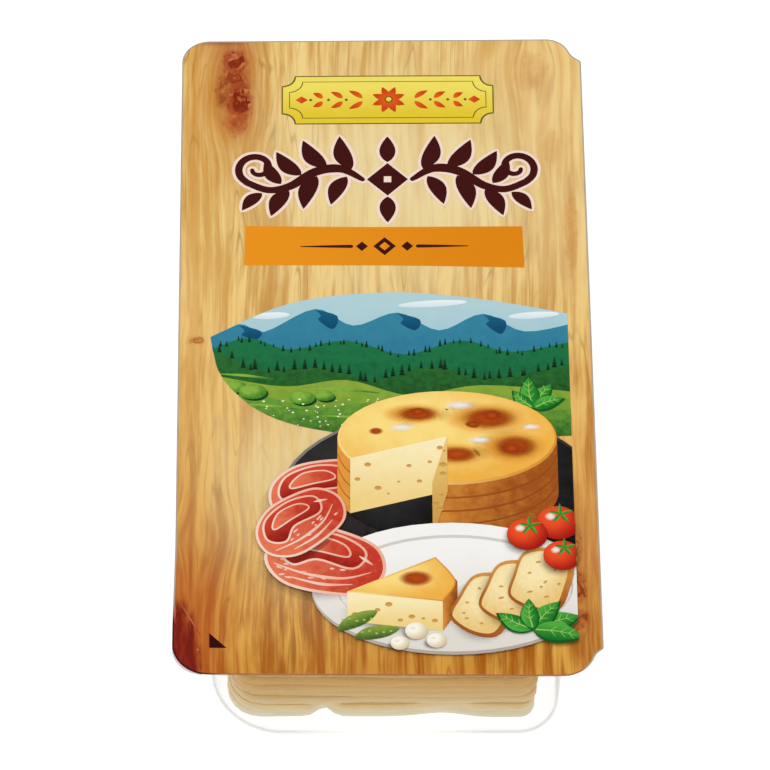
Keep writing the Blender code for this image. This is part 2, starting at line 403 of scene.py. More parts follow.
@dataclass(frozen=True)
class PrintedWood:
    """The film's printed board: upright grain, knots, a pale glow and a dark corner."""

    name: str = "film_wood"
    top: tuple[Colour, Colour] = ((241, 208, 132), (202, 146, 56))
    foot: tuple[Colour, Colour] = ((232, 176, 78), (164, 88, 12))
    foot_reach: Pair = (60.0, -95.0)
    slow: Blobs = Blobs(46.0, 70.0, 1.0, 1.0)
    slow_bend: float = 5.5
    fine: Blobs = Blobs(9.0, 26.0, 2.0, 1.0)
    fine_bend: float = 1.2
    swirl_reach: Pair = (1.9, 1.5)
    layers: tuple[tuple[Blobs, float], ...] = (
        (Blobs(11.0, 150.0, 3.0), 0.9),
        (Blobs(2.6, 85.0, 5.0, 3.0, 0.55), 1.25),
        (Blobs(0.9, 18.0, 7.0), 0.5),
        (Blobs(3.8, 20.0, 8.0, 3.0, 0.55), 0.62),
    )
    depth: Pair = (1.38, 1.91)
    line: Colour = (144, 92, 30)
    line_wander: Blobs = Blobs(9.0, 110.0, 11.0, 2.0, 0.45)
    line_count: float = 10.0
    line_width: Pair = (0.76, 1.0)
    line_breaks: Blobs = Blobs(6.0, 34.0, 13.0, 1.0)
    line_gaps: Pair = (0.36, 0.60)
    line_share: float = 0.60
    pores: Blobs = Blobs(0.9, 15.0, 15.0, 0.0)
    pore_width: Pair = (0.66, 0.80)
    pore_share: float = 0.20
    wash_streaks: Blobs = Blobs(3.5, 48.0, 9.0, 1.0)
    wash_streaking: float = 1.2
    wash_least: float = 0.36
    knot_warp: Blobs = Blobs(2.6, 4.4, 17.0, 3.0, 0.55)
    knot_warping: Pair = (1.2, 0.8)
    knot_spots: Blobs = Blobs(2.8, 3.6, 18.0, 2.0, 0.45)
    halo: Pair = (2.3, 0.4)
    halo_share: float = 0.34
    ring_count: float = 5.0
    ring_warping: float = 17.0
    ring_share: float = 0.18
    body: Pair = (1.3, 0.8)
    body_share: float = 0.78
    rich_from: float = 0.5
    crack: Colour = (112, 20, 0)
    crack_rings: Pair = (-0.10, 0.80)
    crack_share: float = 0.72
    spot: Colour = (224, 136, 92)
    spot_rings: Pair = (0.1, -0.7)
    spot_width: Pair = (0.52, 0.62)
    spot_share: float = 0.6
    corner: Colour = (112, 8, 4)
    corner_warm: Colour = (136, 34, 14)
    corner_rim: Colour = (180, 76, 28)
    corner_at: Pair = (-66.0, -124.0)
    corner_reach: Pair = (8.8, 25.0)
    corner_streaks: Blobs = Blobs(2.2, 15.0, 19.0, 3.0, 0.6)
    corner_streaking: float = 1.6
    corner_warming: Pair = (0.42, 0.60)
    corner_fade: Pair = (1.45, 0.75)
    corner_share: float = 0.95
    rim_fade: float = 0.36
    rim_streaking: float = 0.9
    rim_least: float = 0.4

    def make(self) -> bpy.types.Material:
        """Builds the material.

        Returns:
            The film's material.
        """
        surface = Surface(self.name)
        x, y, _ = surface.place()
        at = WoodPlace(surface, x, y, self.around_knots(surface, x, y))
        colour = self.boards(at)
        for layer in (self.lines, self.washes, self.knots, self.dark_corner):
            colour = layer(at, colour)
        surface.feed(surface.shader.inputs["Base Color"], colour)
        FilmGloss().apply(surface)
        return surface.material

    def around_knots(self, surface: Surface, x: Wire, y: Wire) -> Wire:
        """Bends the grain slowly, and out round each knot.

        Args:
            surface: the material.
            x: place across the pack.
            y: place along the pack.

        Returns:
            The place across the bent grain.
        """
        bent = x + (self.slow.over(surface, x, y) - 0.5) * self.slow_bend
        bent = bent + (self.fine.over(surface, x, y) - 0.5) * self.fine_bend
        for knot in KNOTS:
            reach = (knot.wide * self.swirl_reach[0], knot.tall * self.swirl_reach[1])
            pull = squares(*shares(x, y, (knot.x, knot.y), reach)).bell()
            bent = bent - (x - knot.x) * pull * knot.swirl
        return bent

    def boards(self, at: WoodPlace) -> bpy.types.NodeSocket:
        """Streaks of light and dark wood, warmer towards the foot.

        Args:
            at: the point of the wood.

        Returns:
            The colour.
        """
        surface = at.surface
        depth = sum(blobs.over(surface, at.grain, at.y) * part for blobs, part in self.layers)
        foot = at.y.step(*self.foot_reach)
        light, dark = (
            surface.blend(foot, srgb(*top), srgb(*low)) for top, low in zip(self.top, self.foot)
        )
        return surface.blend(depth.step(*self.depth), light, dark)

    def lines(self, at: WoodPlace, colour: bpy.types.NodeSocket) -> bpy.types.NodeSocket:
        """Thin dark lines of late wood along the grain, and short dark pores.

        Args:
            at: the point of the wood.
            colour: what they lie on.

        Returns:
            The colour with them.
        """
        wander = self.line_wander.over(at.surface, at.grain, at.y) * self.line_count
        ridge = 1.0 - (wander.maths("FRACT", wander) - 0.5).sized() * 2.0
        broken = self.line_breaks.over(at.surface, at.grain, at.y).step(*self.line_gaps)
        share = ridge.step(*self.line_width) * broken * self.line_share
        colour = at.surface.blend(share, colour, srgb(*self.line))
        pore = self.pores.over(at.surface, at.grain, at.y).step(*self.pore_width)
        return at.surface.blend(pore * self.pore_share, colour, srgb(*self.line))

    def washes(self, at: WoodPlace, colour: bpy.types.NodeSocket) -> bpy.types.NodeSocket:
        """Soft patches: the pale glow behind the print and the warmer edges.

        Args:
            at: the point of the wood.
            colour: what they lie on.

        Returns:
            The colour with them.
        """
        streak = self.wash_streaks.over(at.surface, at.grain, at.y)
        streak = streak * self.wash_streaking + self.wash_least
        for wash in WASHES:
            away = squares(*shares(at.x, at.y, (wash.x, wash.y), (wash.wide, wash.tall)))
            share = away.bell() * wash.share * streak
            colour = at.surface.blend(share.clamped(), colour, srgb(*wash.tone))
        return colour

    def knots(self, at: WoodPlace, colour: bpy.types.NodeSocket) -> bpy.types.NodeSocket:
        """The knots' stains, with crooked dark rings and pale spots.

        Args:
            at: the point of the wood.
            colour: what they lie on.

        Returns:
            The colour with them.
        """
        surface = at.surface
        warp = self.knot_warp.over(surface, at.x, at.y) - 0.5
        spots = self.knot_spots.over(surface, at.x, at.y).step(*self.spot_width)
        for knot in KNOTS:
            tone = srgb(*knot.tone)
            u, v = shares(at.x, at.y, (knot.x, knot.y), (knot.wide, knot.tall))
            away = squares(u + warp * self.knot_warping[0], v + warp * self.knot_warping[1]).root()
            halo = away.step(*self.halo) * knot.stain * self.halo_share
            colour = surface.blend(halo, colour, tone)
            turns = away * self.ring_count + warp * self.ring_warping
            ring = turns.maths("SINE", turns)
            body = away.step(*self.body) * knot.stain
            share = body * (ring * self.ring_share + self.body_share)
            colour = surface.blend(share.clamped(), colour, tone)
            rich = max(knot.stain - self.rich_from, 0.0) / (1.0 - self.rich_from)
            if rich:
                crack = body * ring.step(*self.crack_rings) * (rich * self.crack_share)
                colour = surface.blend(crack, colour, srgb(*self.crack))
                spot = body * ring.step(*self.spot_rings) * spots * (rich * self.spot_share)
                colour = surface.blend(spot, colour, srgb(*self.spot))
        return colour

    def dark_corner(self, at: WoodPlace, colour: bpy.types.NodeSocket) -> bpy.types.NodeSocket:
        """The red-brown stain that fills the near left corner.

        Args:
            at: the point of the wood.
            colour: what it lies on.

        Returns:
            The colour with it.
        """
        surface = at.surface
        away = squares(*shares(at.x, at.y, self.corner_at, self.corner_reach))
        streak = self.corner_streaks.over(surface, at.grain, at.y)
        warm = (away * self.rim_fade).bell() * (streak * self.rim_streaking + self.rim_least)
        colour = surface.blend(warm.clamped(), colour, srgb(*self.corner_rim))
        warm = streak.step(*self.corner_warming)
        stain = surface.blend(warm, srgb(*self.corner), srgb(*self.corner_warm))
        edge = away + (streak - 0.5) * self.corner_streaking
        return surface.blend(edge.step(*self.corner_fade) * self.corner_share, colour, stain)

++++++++

▶ EXERCISE AIM
Restate the listing exactly, starting at its first line and ending at the line where "printed board: upright" occurs; include both and no other lines.

▶ FULL ANSWER
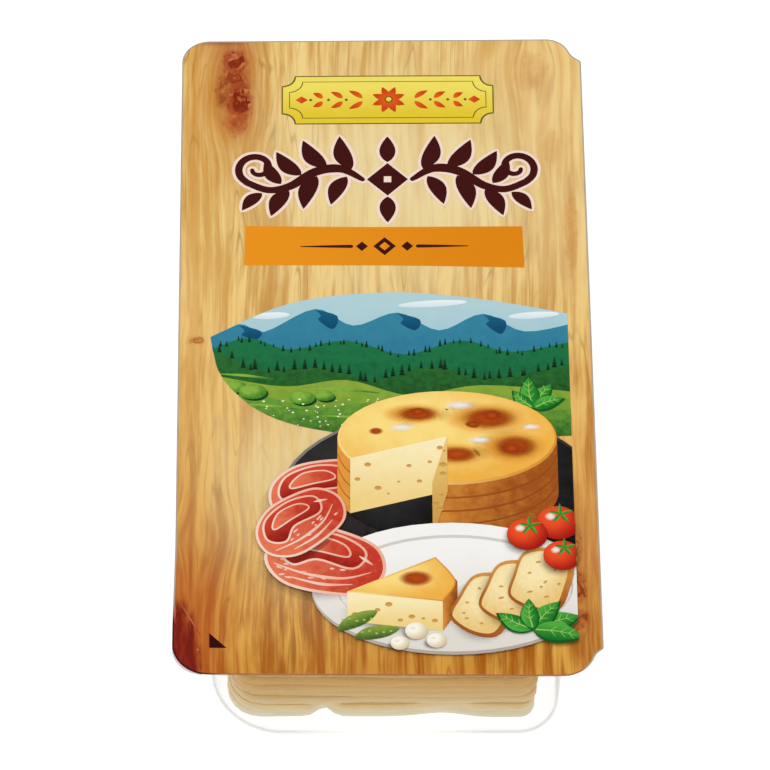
Keep writing the Blender code for this image. This is part 2, starting at line 403 of scene.py. More parts follow.
@dataclass(frozen=True)
class PrintedWood:
    """The film's printed board: upright grain, knots, a pale glow and a dark corner."""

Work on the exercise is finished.